Set problem:
Your task is to quote, unchanged, only the lines from the one with "attach(ob, body)" through the one with "return value * value * (3 - 2 * value)", both ends included.

## start Information given

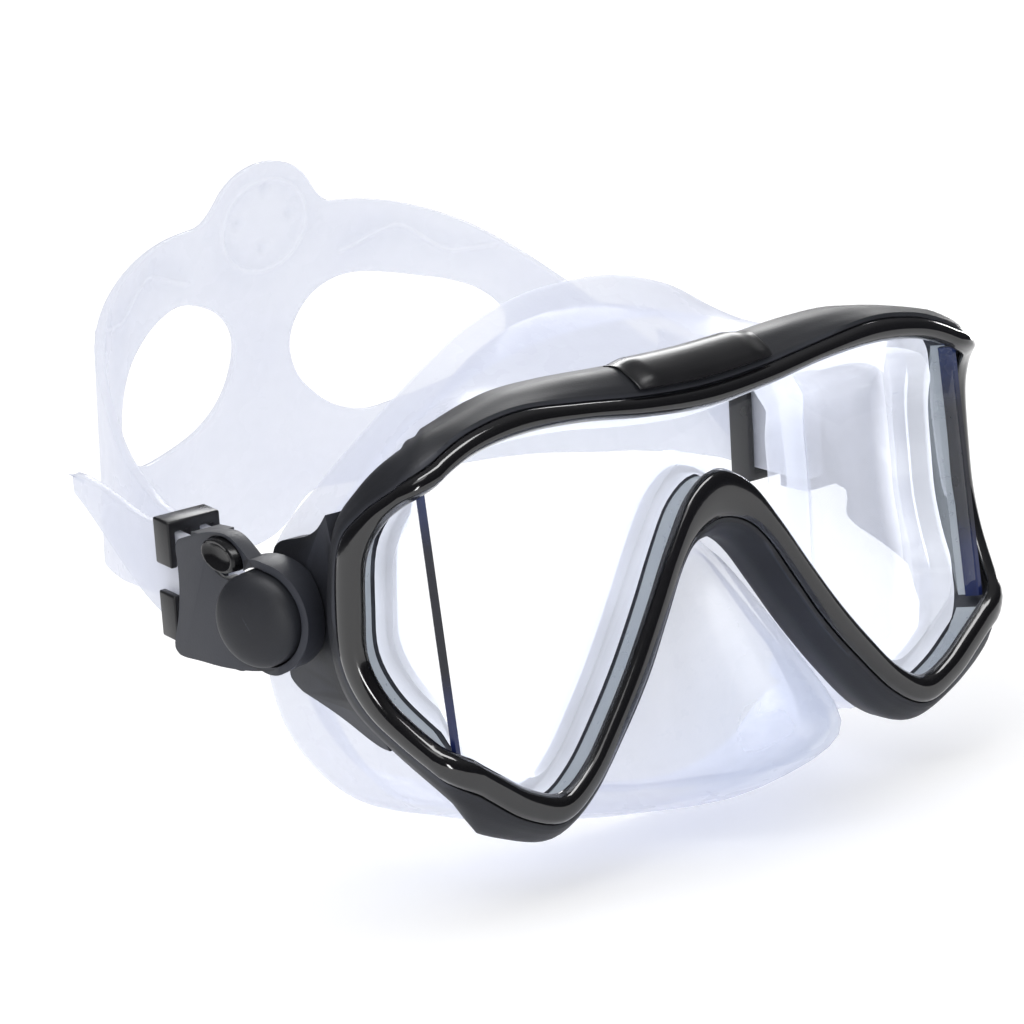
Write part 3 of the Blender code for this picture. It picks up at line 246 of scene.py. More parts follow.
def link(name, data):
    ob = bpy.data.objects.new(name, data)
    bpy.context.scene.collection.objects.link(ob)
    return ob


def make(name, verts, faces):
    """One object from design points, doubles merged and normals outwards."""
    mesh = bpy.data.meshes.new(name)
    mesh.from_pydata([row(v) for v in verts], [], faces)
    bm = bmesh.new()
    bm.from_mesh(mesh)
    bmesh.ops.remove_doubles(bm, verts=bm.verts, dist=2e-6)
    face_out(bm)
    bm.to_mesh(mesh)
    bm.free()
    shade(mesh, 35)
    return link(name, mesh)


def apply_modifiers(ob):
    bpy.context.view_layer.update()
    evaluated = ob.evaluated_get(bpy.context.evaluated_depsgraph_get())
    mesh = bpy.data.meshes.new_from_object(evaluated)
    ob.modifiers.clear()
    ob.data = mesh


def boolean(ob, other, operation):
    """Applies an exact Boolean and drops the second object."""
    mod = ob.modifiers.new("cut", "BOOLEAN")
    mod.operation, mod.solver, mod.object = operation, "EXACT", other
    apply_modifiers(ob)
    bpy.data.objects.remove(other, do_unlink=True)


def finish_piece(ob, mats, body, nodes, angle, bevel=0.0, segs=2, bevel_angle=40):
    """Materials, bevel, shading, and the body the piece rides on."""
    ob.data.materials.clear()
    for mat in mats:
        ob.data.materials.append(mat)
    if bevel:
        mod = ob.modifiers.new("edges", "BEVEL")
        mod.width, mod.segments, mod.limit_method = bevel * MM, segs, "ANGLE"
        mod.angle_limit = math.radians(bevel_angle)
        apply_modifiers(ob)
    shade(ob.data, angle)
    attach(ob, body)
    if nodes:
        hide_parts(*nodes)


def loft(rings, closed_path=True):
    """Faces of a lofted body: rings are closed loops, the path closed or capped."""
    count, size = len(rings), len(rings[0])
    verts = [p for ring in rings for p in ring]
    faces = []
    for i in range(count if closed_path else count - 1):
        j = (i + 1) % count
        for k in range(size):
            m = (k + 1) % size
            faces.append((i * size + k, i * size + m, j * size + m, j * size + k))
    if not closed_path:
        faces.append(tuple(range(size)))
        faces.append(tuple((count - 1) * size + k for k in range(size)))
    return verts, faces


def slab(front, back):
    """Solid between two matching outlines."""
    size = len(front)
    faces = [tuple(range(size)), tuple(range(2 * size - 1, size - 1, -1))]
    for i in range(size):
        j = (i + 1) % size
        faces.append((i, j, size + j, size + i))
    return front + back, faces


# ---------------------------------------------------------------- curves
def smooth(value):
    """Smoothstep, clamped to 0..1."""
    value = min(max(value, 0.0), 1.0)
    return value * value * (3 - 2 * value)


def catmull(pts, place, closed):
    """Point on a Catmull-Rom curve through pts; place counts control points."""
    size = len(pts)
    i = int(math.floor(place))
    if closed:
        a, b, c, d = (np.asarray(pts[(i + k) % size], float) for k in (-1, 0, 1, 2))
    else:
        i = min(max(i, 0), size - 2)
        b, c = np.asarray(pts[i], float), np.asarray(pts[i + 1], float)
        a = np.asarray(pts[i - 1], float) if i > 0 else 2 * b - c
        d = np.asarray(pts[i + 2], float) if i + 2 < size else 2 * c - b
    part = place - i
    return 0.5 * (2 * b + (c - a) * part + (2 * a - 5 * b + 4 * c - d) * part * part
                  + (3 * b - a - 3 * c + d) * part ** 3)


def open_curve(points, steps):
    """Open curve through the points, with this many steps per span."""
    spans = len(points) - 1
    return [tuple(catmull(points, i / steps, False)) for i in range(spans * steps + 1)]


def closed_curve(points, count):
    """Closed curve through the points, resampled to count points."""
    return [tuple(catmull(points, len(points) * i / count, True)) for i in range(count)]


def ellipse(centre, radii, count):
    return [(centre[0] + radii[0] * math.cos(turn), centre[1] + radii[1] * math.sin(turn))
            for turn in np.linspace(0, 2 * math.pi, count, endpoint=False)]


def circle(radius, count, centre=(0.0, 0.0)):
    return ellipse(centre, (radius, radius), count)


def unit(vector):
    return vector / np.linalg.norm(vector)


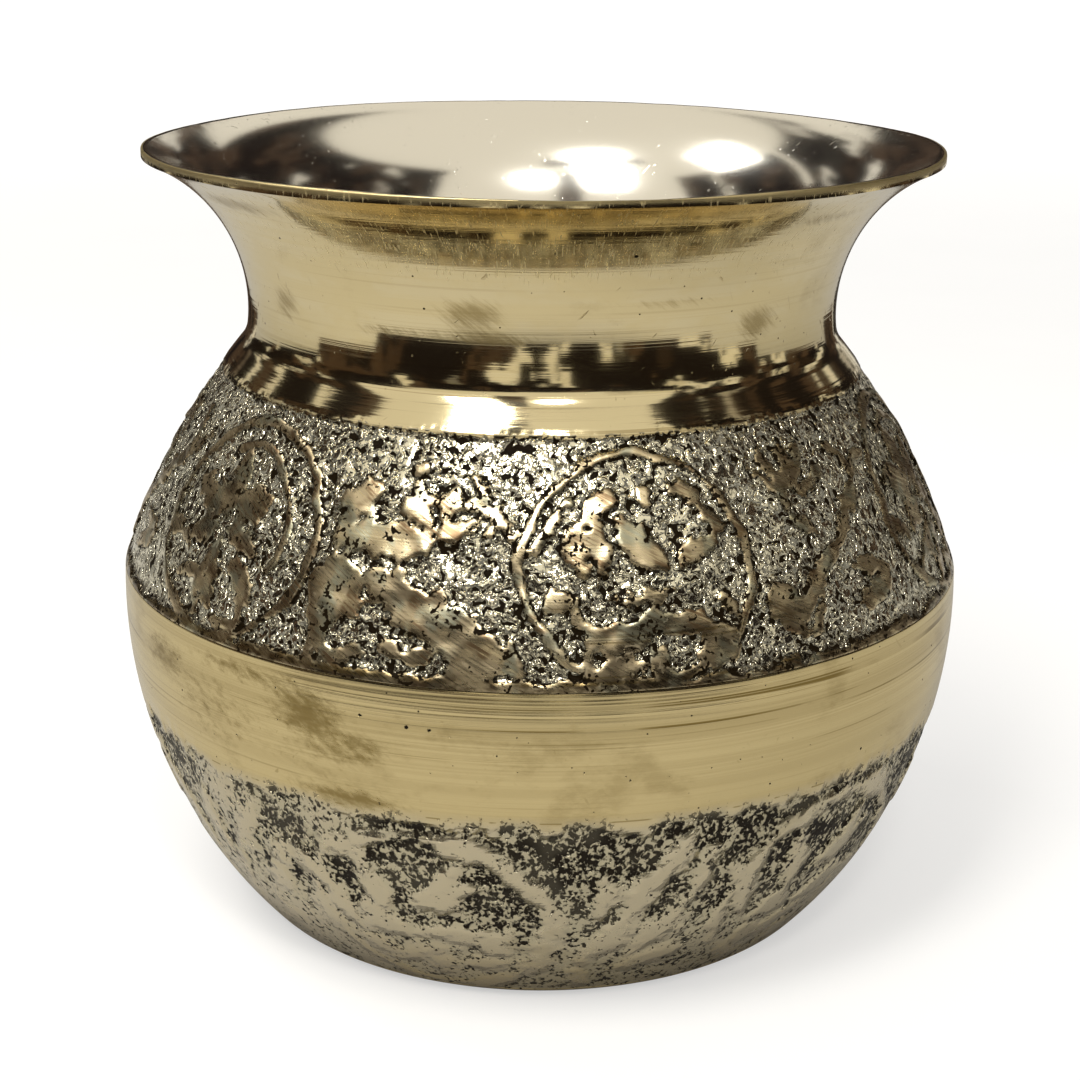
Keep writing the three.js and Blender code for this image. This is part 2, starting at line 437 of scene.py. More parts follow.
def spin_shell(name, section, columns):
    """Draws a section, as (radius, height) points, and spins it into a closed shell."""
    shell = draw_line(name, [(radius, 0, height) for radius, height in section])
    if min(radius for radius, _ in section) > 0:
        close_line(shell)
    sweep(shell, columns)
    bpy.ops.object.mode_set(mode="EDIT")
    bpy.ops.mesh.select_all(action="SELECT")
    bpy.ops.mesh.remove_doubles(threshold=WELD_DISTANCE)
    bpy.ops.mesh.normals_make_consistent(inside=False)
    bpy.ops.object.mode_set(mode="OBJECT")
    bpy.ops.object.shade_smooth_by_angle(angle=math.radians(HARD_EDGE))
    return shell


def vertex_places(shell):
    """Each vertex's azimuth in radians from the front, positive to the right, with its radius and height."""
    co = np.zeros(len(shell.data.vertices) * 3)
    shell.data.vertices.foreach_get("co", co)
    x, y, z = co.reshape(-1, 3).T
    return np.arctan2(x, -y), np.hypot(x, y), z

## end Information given

Task result:
    attach(ob, body)
    if nodes:
        hide_parts(*nodes)


def loft(rings, closed_path=True):
    """Faces of a lofted body: rings are closed loops, the path closed or capped."""
    count, size = len(rings), len(rings[0])
    verts = [p for ring in rings for p in ring]
    faces = []
    for i in range(count if closed_path else count - 1):
        j = (i + 1) % count
        for k in range(size):
            m = (k + 1) % size
            faces.append((i * size + k, i * size + m, j * size + m, j * size + k))
    if not closed_path:
        faces.append(tuple(range(size)))
        faces.append(tuple((count - 1) * size + k for k in range(size)))
    return verts, faces


def slab(front, back):
    """Solid between two matching outlines."""
    size = len(front)
    faces = [tuple(range(size)), tuple(range(2 * size - 1, size - 1, -1))]
    for i in range(size):
        j = (i + 1) % size
        faces.append((i, j, size + j, size + i))
    return front + back, faces


# ---------------------------------------------------------------- curves
def smooth(value):
    """Smoothstep, clamped to 0..1."""
    value = min(max(value, 0.0), 1.0)
    return value * value * (3 - 2 * value)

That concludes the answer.